Small pipeline leak makes big noise in Canadian politics

June 14, 2013
That a small amount of crude oil in the wrong place at the wrong time can have big political impact says more about politics than crude oil.

That a small amount of crude oil in the wrong place at the wrong time can have big political impact says more about politics than crude oil.

After less than 6 bbl of crude leaked from the Trans Mountain pipeline 20 km southwest of Merritt, BC, on Jan. 13, activists responded with typical exaggeration.

“This spill is yet another reminder of just how dangerous these pipelines are to British Columbians and our quality of life,” said a “climate change campaigner” at the Wilderness Committee, Vancouver.

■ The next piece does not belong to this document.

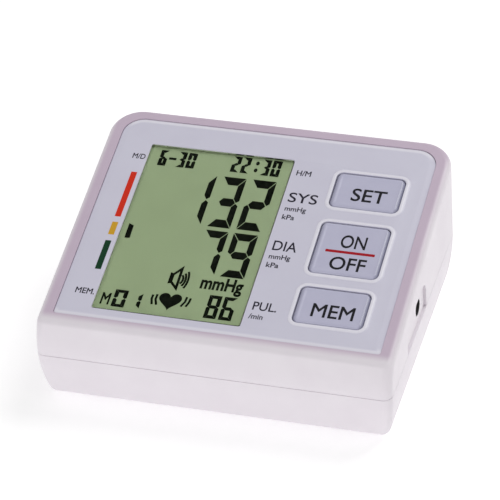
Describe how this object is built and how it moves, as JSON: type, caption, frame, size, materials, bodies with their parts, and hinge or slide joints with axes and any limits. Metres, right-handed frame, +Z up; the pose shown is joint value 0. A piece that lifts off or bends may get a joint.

Pipelines are a volatile subject in British Columbia.

Kinder Morgan wants to expand Trans Mountain’s capacity for carrying oil from Edmonton, Alta., to Vancouver to 890,000 b/d from 300,000 b/d. Enbridge Inc. wants to build a 525,000-b/d system called Northern Gateway between Alberta and Kitimat, BC.

Because the projects would expand access to markets of the environmentally demonized products of Alberta’s oil sands, they’re subject to as much opposition as TransCanada’s proposed Keystone XL system between Alberta and the US Gulf Coast.

The spill near Merritt occurred the day before Alberta Premier Alison Redford met in Kelowna, BC, with Christy Clark, her counterpart in British Columbia who has shown less than wholehearted enthusiasm for new or expanded pipelines.

Earlier in June, Clark’s government made its opposition to the Northern Gateway project official by declaring Enbridge hadn’t adequately addressed spill preparedness.

In an announcement about that decision, British Columbia described a list of conditions for approval that included a “fare share” of revenue. Redford opposes revenue-sharing.

The premiers said they had a friendly meeting in Kelowna on topics of common interest that didn’t include Northern Gateway.

Meanwhile, pipeline opponents used the June 13 leak to amplify their message. A local Sierra Club representative said it “shows that BC is not immune to potentially disastrous oil spills.”

By the middle of the next day, Kinder Morgan had removed oil and contaminated soil at the site of its “potentially disastrous” mishap and was ready to restart the pipeline.